#### Work instructions
Keep only the lines from the top of the listing through the one with "tail to tip.", and reproduce them unaltered.

[start of Supplied material]

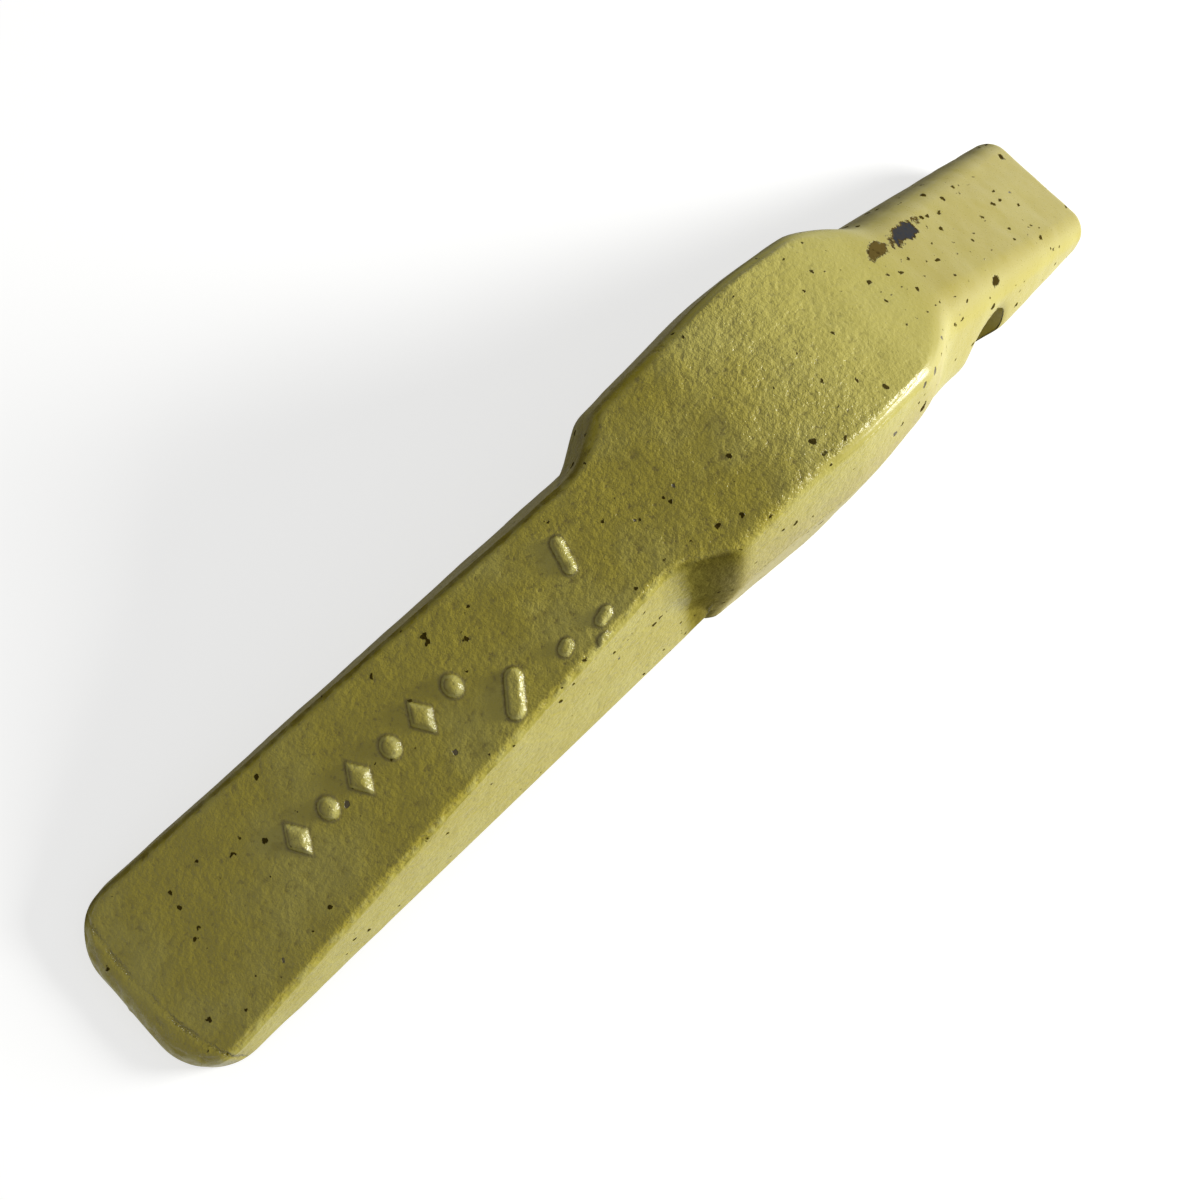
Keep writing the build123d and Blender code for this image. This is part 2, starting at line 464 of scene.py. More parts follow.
def stations(sizes):
    """Origins, tilts and template corners of the rings from tail to tip.

    A ring has six numbers in its own plane: half width and height of its bottom, widest and top
    corner. The template only aims the rays, so it lies near the skin and not on it. Ring planes
    stand upright along strap and body and turn into the nose's own plane.
    """
    strap, nose = sizes[0], sizes[2]
    pin, forward, up = nose_axes(nose)
    start = TAIL_ROOM - mm(strap.length)
    x = np.concatenate(
        [
            np.arange(start, -120, 0.85),
            np.arange(-120, -19, 0.55),
            np.arange(-19, -0.4, 0.8),
            [-0.02, 0.02],
            np.arange(0.7, mm(nose.pin_x) + NOSE_START, 1.0),
        ]
    )
    end = x[-1]
    middle = np.interp(x, [start, -60, -1, 0, 30, end], [3.7, 14.0, 19.0, 19.0, 15.0, 13.0])
    floor = np.interp(x, [start, -0.01, 0.01, 7, end], [0, 0, -13, -20, -20])
    roof = 48.0 - np.abs(x - 23) * np.where(x < 23, 0.219, 0.1)
    low_width = np.interp(x, [start, -9, 3, end], [27.6, 27.6, 28.5, 29.0])
    mid_width = np.interp(x, [start, -9, 3, 46, end], [26.0, 21.5, 29.4, 32.3, 29.5])
    mid_height = np.interp(x, [start, -9, 3, end], [4.0, 22.0, 26.0, 26.0])
    top_width = np.interp(x, [start, -9, 3, 46, end], [24.5, 17.0, 24.0, 26.0, 25.0])
    rings = np.stack(
        [low_width, floor - middle, mid_width, mid_height - middle, top_width, roof - middle], 1
    )

    along = np.arange(NOSE_START + 1.0, mm(nose.tip) - TIP_ROOM, 1.0)[:, None]
    share = (along - NOSE_START) / (mm(nose.tip) - NOSE_START)
    lift = (1 - share) * 4.0
    nose_middle = pin + along * forward + lift * up
    is_height = np.array([0, 1, 0, 1, 0, 1])
    at_root, to_tip = np.array([22.5, -18, 28, 0, 17.5, 28]), np.array([-1.5, 9, -5, 0, 3, -19])
    nose_rings = at_root + to_tip * share - is_height * lift
    body_rings = np.array([28.8, -20, 29.3, 26, 24.5, 43]) - is_height * nose_middle[:, 1:]
    into_nose = smooth_step(76, 100, nose_middle[:, :1])
    nose_rings = body_rings + (nose_rings - body_rings) * into_nose

    origins = np.concatenate([np.stack([x, middle], axis=1), nose_middle])
    rings = np.concatenate([rings, nose_rings])
    tilt = nose.slope * smooth_step(52.0, 100.0, origins[:, 0])
    return origins, tilt, rings


def ring_template(rings, columns):
    """Points (across, up) round each ring: straight runs between its corners, closed, in order."""
    top, side, low = round(columns * 0.42), round(columns * 0.095), round(columns * 0.20)
    low_w, low_z, mid_w, mid_z, top_w, top_z = [c[:, None] for c in rings.T]
    corners = [
        (-top_w, top_z), (top_w, top_z), (mid_w, mid_z), (low_w, low_z), (-low_w, low_z),
        (-mid_w, mid_z),
    ]
    counts = [top, side, side, low, side, side]
    across, upward = [], []
    for (ay, az), (by, bz), count in zip(corners, corners[1:] + corners[:1], counts):
        share = np.arange(count)[None, :] / count
        across.append(ay + (by - ay) * share)
        upward.append(az + (bz - az) * share)
    return np.concatenate(across, 1), np.concatenate(upward, 1)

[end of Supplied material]

#### The result
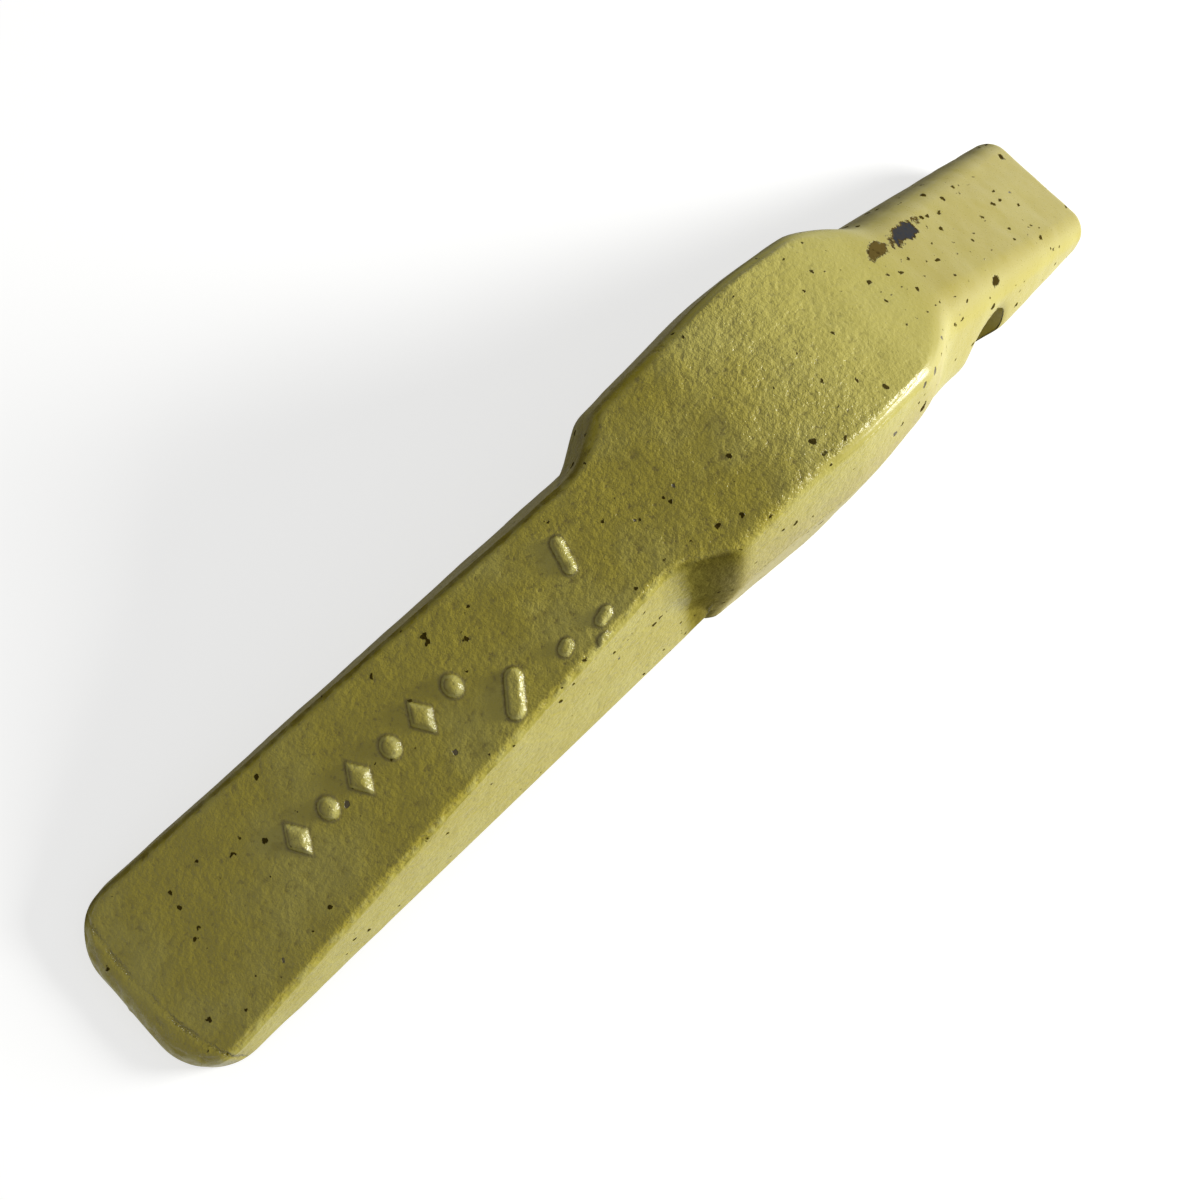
Keep writing the build123d and Blender code for this image. This is part 2, starting at line 464 of scene.py. More parts follow.
def stations(sizes):
    """Origins, tilts and template corners of the rings from tail to tip.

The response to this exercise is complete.